*What is required*
Repeat each line exactly as it is written.

Excerpt from a dataset:
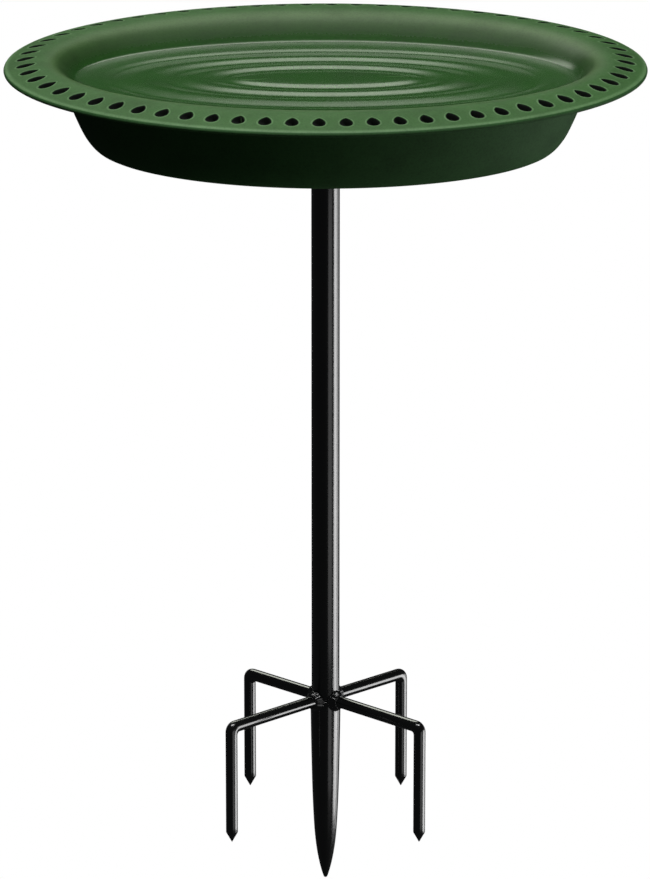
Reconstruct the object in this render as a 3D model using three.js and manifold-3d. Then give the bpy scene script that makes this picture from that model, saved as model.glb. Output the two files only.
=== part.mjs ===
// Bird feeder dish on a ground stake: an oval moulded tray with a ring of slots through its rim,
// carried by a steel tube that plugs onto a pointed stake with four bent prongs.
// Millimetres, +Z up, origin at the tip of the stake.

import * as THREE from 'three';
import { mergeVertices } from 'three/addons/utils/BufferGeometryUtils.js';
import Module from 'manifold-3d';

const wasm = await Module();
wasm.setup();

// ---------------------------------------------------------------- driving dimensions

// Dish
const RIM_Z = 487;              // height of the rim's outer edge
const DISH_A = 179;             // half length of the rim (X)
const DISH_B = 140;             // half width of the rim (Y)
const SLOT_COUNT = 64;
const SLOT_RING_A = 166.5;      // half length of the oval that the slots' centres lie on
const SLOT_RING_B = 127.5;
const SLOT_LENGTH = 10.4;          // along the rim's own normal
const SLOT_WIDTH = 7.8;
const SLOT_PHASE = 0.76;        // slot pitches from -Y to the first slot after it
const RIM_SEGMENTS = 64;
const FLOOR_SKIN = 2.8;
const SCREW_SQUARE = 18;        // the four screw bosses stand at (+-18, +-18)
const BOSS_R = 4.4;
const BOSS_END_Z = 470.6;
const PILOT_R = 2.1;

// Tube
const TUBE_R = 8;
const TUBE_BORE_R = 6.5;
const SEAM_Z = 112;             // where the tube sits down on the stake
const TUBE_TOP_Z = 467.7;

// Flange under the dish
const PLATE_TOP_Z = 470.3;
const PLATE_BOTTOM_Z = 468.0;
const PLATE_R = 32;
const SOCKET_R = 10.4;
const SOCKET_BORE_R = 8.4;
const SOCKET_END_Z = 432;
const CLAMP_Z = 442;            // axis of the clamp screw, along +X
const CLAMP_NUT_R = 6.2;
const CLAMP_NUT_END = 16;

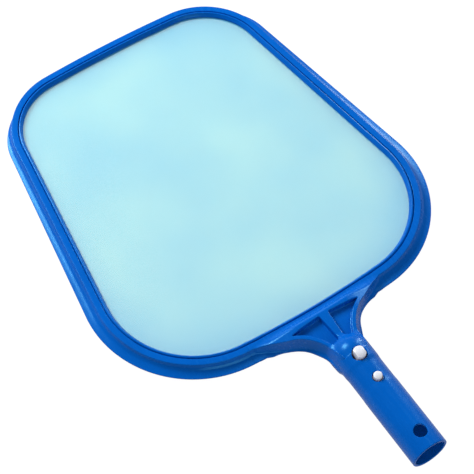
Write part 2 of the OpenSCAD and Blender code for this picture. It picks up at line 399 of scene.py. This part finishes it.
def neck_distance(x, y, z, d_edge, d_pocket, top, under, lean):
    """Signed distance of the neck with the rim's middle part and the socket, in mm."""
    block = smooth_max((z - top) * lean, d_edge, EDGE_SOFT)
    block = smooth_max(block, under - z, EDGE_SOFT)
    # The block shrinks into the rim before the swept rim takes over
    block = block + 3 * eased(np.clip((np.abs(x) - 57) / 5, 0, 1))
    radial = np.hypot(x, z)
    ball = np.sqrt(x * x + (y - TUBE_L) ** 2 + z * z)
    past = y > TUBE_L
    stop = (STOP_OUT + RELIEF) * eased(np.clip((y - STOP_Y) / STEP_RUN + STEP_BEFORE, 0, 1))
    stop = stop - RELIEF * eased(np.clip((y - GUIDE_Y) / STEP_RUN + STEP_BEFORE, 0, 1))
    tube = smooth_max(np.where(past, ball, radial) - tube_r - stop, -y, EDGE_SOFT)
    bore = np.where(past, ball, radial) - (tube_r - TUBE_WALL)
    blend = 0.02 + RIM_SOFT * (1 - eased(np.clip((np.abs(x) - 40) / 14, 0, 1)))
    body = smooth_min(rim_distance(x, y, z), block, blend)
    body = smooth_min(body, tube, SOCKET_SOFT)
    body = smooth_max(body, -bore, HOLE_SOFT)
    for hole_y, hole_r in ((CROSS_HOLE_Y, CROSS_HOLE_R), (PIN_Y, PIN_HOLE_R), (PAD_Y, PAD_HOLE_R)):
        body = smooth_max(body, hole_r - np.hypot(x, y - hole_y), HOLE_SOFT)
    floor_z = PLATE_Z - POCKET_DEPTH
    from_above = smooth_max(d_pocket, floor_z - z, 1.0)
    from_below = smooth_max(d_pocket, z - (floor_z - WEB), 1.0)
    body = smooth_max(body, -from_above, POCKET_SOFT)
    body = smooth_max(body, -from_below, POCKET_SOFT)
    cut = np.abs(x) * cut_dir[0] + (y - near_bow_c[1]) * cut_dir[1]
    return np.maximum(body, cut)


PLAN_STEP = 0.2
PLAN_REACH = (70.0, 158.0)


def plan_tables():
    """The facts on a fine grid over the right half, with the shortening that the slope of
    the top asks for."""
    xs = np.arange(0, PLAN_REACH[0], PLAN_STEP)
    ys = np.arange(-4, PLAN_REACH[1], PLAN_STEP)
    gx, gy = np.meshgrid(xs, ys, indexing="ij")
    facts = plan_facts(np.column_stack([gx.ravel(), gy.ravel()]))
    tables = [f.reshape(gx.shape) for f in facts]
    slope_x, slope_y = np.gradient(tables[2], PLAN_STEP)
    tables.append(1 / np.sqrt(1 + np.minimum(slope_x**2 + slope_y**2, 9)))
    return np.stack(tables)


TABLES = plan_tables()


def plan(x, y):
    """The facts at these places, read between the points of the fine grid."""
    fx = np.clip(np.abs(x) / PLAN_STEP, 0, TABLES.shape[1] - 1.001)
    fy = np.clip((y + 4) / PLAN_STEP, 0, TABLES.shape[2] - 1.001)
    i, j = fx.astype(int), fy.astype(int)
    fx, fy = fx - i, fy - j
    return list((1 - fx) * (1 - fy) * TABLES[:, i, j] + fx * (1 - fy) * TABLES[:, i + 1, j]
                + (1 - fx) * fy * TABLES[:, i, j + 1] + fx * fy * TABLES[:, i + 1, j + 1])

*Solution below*
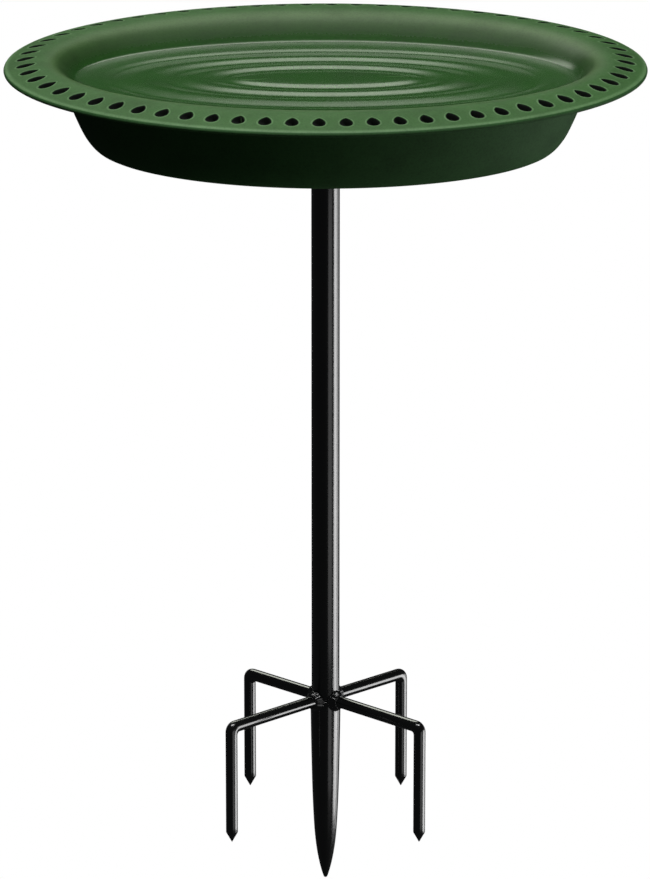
Reconstruct the object in this render as a 3D model using three.js and manifold-3d. Then give the bpy scene script that makes this picture from that model, saved as model.glb. Output the two files only.
=== part.mjs ===
// Bird feeder dish on a ground stake: an oval moulded tray with a ring of slots through its rim,
// carried by a steel tube that plugs onto a pointed stake with four bent prongs.
// Millimetres, +Z up, origin at the tip of the stake.

import * as THREE from 'three';
import { mergeVertices } from 'three/addons/utils/BufferGeometryUtils.js';
import Module from 'manifold-3d';

const wasm = await Module();
wasm.setup();

// ---------------------------------------------------------------- driving dimensions

// Dish
const RIM_Z = 487;              // height of the rim's outer edge
const DISH_A = 179;             // half length of the rim (X)
const DISH_B = 140;             // half width of the rim (Y)
const SLOT_COUNT = 64;
const SLOT_RING_A = 166.5;      // half length of the oval that the slots' centres lie on
const SLOT_RING_B = 127.5;
const SLOT_LENGTH = 10.4;          // along the rim's own normal
const SLOT_WIDTH = 7.8;
const SLOT_PHASE = 0.76;        // slot pitches from -Y to the first slot after it
const RIM_SEGMENTS = 64;
const FLOOR_SKIN = 2.8;
const SCREW_SQUARE = 18;        // the four screw bosses stand at (+-18, +-18)
const BOSS_R = 4.4;
const BOSS_END_Z = 470.6;
const PILOT_R = 2.1;

// Tube
const TUBE_R = 8;
const TUBE_BORE_R = 6.5;
const SEAM_Z = 112;             // where the tube sits down on the stake
const TUBE_TOP_Z = 467.7;

// Flange under the dish
const PLATE_TOP_Z = 470.3;
const PLATE_BOTTOM_Z = 468.0;
const PLATE_R = 32;
const SOCKET_R = 10.4;
const SOCKET_BORE_R = 8.4;
const SOCKET_END_Z = 432;
const CLAMP_Z = 442;            // axis of the clamp screw, along +X
const CLAMP_NUT_R = 6.2;
const CLAMP_NUT_END = 16;

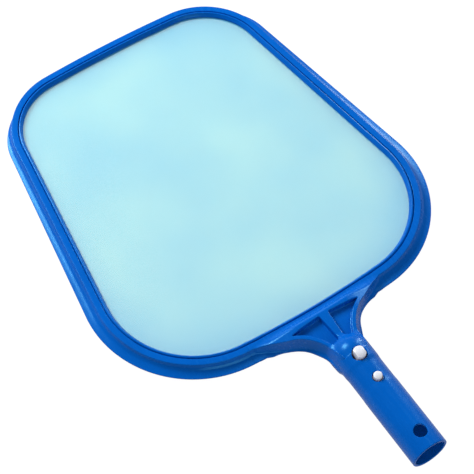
Write part 2 of the OpenSCAD and Blender code for this picture. It picks up at line 399 of scene.py. This part finishes it.
def neck_distance(x, y, z, d_edge, d_pocket, top, under, lean):
    """Signed distance of the neck with the rim's middle part and the socket, in mm."""
    block = smooth_max((z - top) * lean, d_edge, EDGE_SOFT)
    block = smooth_max(block, under - z, EDGE_SOFT)
    # The block shrinks into the rim before the swept rim takes over
    block = block + 3 * eased(np.clip((np.abs(x) - 57) / 5, 0, 1))
    radial = np.hypot(x, z)
    ball = np.sqrt(x * x + (y - TUBE_L) ** 2 + z * z)
    past = y > TUBE_L
    stop = (STOP_OUT + RELIEF) * eased(np.clip((y - STOP_Y) / STEP_RUN + STEP_BEFORE, 0, 1))
    stop = stop - RELIEF * eased(np.clip((y - GUIDE_Y) / STEP_RUN + STEP_BEFORE, 0, 1))
    tube = smooth_max(np.where(past, ball, radial) - tube_r - stop, -y, EDGE_SOFT)
    bore = np.where(past, ball, radial) - (tube_r - TUBE_WALL)
    blend = 0.02 + RIM_SOFT * (1 - eased(np.clip((np.abs(x) - 40) / 14, 0, 1)))
    body = smooth_min(rim_distance(x, y, z), block, blend)
    body = smooth_min(body, tube, SOCKET_SOFT)
    body = smooth_max(body, -bore, HOLE_SOFT)
    for hole_y, hole_r in ((CROSS_HOLE_Y, CROSS_HOLE_R), (PIN_Y, PIN_HOLE_R), (PAD_Y, PAD_HOLE_R)):
        body = smooth_max(body, hole_r - np.hypot(x, y - hole_y), HOLE_SOFT)
    floor_z = PLATE_Z - POCKET_DEPTH
    from_above = smooth_max(d_pocket, floor_z - z, 1.0)
    from_below = smooth_max(d_pocket, z - (floor_z - WEB), 1.0)
    body = smooth_max(body, -from_above, POCKET_SOFT)
    body = smooth_max(body, -from_below, POCKET_SOFT)
    cut = np.abs(x) * cut_dir[0] + (y - near_bow_c[1]) * cut_dir[1]
    return np.maximum(body, cut)


PLAN_STEP = 0.2
PLAN_REACH = (70.0, 158.0)


def plan_tables():
    """The facts on a fine grid over the right half, with the shortening that the slope of
    the top asks for."""
    xs = np.arange(0, PLAN_REACH[0], PLAN_STEP)
    ys = np.arange(-4, PLAN_REACH[1], PLAN_STEP)
    gx, gy = np.meshgrid(xs, ys, indexing="ij")
    facts = plan_facts(np.column_stack([gx.ravel(), gy.ravel()]))
    tables = [f.reshape(gx.shape) for f in facts]
    slope_x, slope_y = np.gradient(tables[2], PLAN_STEP)
    tables.append(1 / np.sqrt(1 + np.minimum(slope_x**2 + slope_y**2, 9)))
    return np.stack(tables)


TABLES = plan_tables()


def plan(x, y):
    """The facts at these places, read between the points of the fine grid."""
    fx = np.clip(np.abs(x) / PLAN_STEP, 0, TABLES.shape[1] - 1.001)
    fy = np.clip((y + 4) / PLAN_STEP, 0, TABLES.shape[2] - 1.001)
    i, j = fx.astype(int), fy.astype(int)
    fx, fy = fx - i, fy - j
    return list((1 - fx) * (1 - fy) * TABLES[:, i, j] + fx * (1 - fy) * TABLES[:, i + 1, j]
                + (1 - fx) * fy * TABLES[:, i, j + 1] + fx * fy * TABLES[:, i + 1, j + 1])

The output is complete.